Earthly objects can convey unfathomable, heavenly realities onto a believing community

Father John A. Kiley
Posted

Seventy years ago a new house, one lot up, was built on my street. Max Diamond, a local mattress salesman, constructed a bricked-front cottage, garage and smart landscaping. During several very hot summer days, my mother took pity on the landscapers and brought them some lemonade to ease their discomfort. When the artisans completed their work, they presented my mother with a rhododendron bush which was planted before our front porch and today has grown into a sizable tree. The blossoms are a deep magenta and present themselves every year in late May. During my seminary years, when those late spring blossoms would appear, my mother would remark to my father, “Well, John will be coming home!” These blossoms heralded the end of my academic year and my arrival home for the summer months. An announcement clearly welcomed by my mother.
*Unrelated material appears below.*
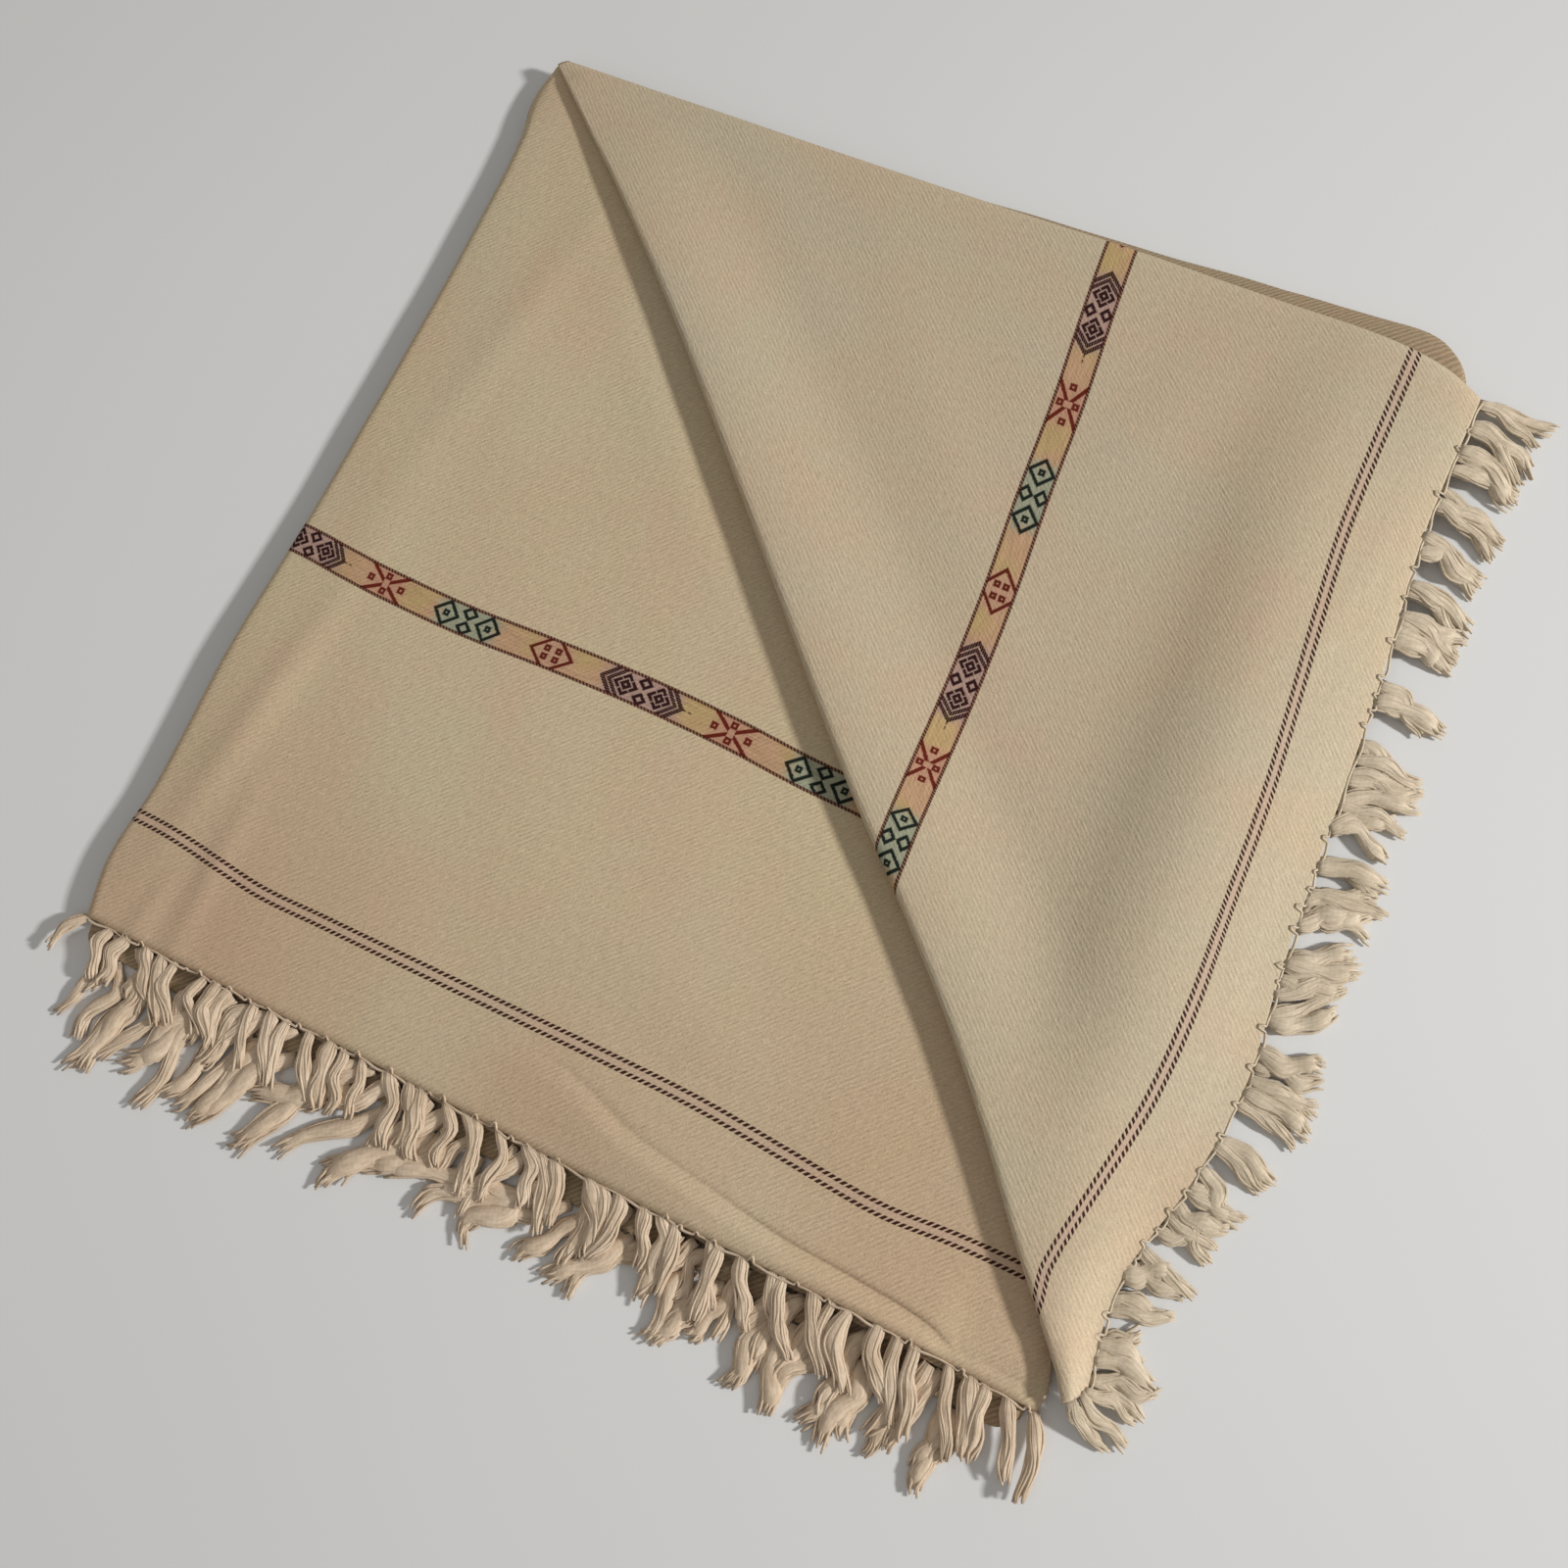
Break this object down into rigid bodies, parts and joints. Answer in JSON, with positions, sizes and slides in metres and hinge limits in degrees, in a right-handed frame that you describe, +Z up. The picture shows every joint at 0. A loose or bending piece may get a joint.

Next to the magenta bush is an equally mature rhododendron plant that blooms in mid-July with brilliant white buds. This bush has a much more villainous origin that I will share with you now but please don’t let on to anyone else. The property at the former Our Lady of Providence Seminary at Warwick Neck abounds in rhododendron bushes. The edges of the campus are arrayed with these seasonal blossoms. During my deacon year as a prefect at the school, I dug up one of these bushes and put it to one side until a holiday arrived and I could take it home to Woonsocket to plant it alongside the already thriving magenta bush. Well, it, too, has grown splendidly. Every July, its unfurling white buds recall for me the solid education I received during my seminary years, especially at Warwick Neck and also at St. Bernard’s Seminary in Rochester, New York (alas, both of happy memories).
It is a happy concept that material objects like the blossoms on a rhododendron bush can evoke thoughts of deeper realities like the love of parents for their son or the satisfaction of a student for his teachers. But of course this notion is the very foundation of the sacramental system that is at the very heart of Roman Catholic beliefs. Material objects like poured water, smeared oil, imposed hands, spoken vows, confessed sins, and, pre-eminently, bread and wine not only symbolize lofty, spiritual realities but, when joined with hallowed words, actually realize the noble events they herald. “An outward sign, instituted by Christ, to give grace,” these simple catechetical phrases summarize the volumes written by theologians explaining how handy, earthly objects can convey unfathomable heavenly realities onto a believing community. St. John’s Gospel account, chapter six, reveals picturesquely what the catechism teaches dryly and the theologians ponder deeply.
The multiplication of the loaves is the only miracle reported by all four Gospel accounts. Jesus’ culinary largesse obviously made a profound impression on his eager audience. The master feeds a large gathering of families in the wilderness. (St. John makes a point of noting, “There was much grass in that place.”) This countryside generosity would certainly call to the Jewish mind the equal munificence of God the Father during their ancestors’ trek from Egypt to Israel when bountiful manna was found before their tents every morning. For these onlookers, Jesus’ welcomed bread evoked the Father’s cheered manna. Christians in later generations reflecting on the multiplication of loaves would see an anticipation of the Eucharist through which Jesus satisfied not an earthly hunger but a spiritual appetite. This later Eucharistic bread broken (along with the cup poured out) both symbolized and realized the supernatural nourishment with which God would nourish his people, not only at the altar, but in so many kindly ways during a believer’s lifetime. A most basic earthly reality like bread, through the providence and grace of God, stimulates and ensures a deep appreciation of the even more basic reality of spiritual regeneration, made available through Jesus Christ and through his Church.
At the moment of his incarnation, the Son of God became an earthly man, and, wisely and fittingly as Jesus Christ, he continues to take Divine realities and incarnate them through earthly signs. The sacraments are the Christian family’s rhododendron bushes — so to speak —which not only evoke fond memories but more significantly produce supernatural grace. The sacraments are indeed “outward signs” empowered by Christ to bestow welcomed and wanted inward grace.